Record set:
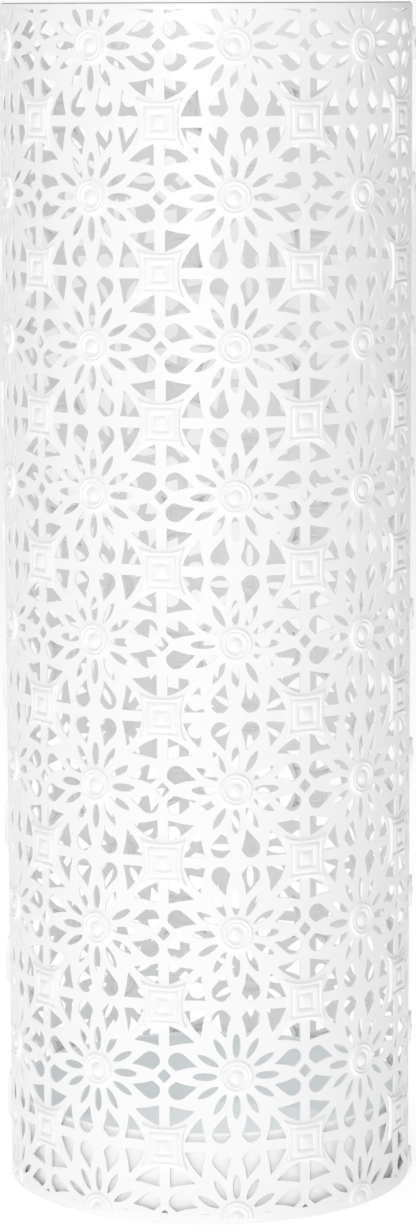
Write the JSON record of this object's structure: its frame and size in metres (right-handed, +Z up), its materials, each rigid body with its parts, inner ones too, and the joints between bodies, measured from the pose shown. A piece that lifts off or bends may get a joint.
--
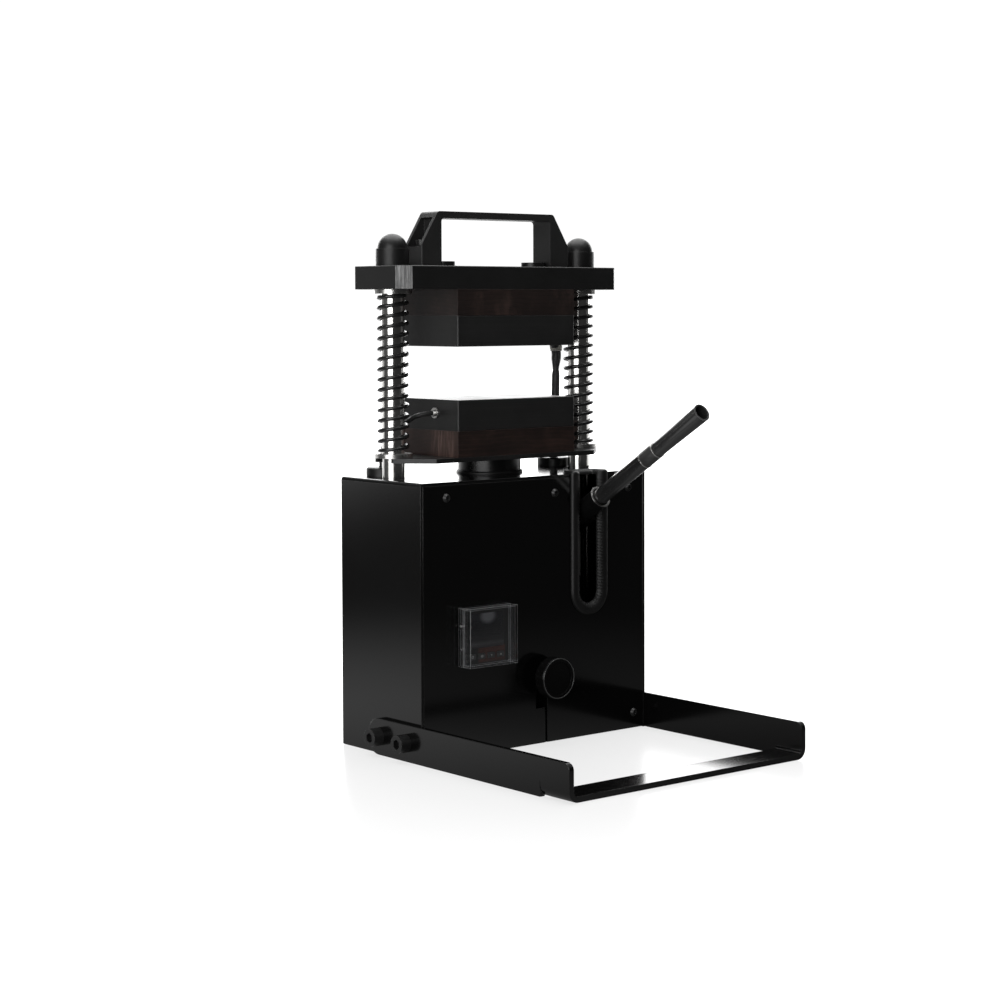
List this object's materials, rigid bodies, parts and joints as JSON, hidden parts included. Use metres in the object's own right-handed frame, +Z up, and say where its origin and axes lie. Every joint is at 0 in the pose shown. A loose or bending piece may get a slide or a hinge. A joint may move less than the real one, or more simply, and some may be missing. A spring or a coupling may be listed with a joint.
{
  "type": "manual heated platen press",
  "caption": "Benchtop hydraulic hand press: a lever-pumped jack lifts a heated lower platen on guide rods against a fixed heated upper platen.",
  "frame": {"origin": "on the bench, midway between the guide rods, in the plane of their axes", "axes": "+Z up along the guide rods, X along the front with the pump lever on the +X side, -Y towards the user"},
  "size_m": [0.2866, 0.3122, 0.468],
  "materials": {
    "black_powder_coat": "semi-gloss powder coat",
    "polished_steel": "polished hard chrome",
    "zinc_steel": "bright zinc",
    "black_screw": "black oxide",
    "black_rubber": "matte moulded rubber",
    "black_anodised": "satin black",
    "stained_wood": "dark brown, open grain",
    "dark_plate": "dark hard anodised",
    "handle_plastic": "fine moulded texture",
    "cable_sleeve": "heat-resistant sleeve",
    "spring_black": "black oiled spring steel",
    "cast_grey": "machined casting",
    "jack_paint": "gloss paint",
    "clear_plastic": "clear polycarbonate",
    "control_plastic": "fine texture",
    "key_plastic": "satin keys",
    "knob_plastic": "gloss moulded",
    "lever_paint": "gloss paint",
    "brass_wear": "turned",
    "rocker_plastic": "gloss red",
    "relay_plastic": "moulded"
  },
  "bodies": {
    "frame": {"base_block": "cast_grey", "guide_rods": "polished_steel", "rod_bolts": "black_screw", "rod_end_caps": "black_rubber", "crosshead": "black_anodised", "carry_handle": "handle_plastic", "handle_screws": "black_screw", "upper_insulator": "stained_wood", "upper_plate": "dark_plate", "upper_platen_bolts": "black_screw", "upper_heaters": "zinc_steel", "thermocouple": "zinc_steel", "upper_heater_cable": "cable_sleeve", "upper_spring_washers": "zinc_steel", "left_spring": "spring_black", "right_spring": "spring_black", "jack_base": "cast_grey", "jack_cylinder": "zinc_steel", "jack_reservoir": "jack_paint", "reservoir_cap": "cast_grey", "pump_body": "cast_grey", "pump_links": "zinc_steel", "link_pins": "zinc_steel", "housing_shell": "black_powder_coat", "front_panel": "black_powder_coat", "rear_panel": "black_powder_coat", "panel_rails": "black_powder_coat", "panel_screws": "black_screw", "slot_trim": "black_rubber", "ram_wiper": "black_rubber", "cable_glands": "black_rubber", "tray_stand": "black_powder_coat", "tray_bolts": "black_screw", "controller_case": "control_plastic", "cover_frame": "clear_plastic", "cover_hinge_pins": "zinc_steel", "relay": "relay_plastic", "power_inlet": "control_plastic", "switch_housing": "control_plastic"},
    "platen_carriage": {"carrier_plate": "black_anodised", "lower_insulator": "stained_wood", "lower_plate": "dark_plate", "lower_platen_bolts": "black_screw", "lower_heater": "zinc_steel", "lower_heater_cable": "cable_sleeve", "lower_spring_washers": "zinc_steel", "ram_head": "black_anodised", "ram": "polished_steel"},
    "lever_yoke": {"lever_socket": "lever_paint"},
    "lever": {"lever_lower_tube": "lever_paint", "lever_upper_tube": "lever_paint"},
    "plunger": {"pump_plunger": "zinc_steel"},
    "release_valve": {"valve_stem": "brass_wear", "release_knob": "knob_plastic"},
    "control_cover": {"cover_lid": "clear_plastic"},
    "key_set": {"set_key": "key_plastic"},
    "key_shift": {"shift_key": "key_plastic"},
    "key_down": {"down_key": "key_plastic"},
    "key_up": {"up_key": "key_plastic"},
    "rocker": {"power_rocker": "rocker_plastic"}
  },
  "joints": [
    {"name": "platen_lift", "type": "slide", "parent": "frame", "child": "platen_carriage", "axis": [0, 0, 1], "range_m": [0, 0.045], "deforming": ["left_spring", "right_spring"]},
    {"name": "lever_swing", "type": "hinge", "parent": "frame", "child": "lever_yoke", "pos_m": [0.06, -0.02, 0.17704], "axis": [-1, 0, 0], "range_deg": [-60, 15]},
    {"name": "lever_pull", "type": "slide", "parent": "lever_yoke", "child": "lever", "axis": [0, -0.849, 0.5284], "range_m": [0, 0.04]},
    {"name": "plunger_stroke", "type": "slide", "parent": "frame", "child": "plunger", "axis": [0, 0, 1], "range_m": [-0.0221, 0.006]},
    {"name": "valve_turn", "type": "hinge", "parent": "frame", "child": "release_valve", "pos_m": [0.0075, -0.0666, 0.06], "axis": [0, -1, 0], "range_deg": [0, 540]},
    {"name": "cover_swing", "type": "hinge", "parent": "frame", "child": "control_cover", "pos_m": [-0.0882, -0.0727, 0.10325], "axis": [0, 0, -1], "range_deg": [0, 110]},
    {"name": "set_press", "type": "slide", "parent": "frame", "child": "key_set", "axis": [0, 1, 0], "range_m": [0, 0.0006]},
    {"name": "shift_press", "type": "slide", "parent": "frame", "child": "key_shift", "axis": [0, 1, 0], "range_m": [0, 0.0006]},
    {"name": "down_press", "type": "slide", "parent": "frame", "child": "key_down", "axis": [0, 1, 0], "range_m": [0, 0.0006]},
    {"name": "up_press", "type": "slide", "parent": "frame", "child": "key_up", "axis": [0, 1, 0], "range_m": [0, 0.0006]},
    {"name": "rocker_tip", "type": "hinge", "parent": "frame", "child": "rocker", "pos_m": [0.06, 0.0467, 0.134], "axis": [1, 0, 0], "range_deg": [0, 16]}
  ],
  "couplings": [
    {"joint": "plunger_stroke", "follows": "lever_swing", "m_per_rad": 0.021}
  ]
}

Task details:
Search the listing above for the string "joints". Copy every line that contains it.

Final result:
Write the JSON record of this object's structure: its frame and size in metres (right-handed, +Z up), its materials, each rigid body with its parts, inner ones too, and the joints between bodies, measured from the pose shown. A piece that lifts off or bends may get a joint.
List this object's materials, rigid bodies, parts and joints as JSON, hidden parts included. Use metres in the object's own right-handed frame, +Z up, and say where its origin and axes lie. Every joint is at 0 in the pose shown. A loose or bending piece may get a slide or a hinge. A joint may move less than the real one, or more simply, and some may be missing. A spring or a coupling may be listed with a joint.
  "joints": [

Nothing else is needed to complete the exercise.